Opec-Partner wollen zurück zur Förderquote

Wegen des Preisverfalls hat Saudi- Arabien Druck gemacht, die Überproduktionssünder in der Opec dazu zu zwingen, ihre vereinbarten Quoten einzuhalten. Eine Krisensitzung ist für Ende des Monats anberaumt. Venezuela steht ganz oben auf der Liste der Länder, die ihre Produktion verringern sollen. Doch Caldera lehnt das kategorisch ab. Außerdem habe sich die Rolle der Opec nach Ansicht Calderas stark verändert. „Wir müssen anerkennen, daß die Opec längst nicht mehr die Kontrolle über den Markt hat, die sie einst hatte.

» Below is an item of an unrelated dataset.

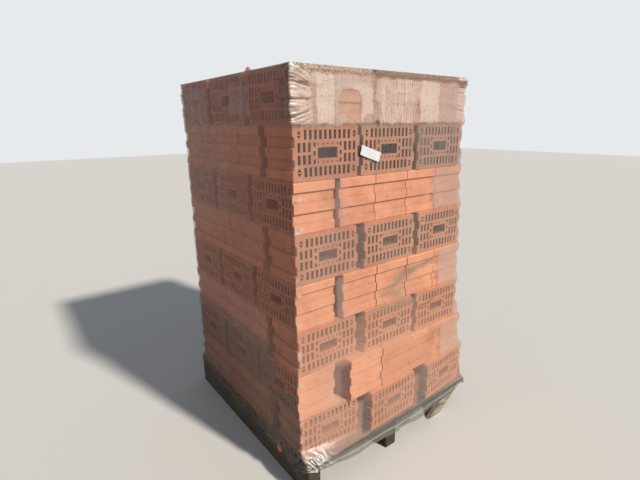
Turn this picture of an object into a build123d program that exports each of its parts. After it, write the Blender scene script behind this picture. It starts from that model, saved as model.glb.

Von 75 Millionen Barrel, die täglich in der Welt produziert werden, fördert die Opec nur 28 Millionen“, so Caldera.

Allerdings widersprach Caldera Gerüchten, wonach Venezuela, einst Gründungsmitglied der Opec, aus der Organisation austreten will. Es bedürfe „sehr triftiger Gründe, damit wir einen Austritt erwägen“, sagte Außenminister Miguel Angel Burelli Rivas.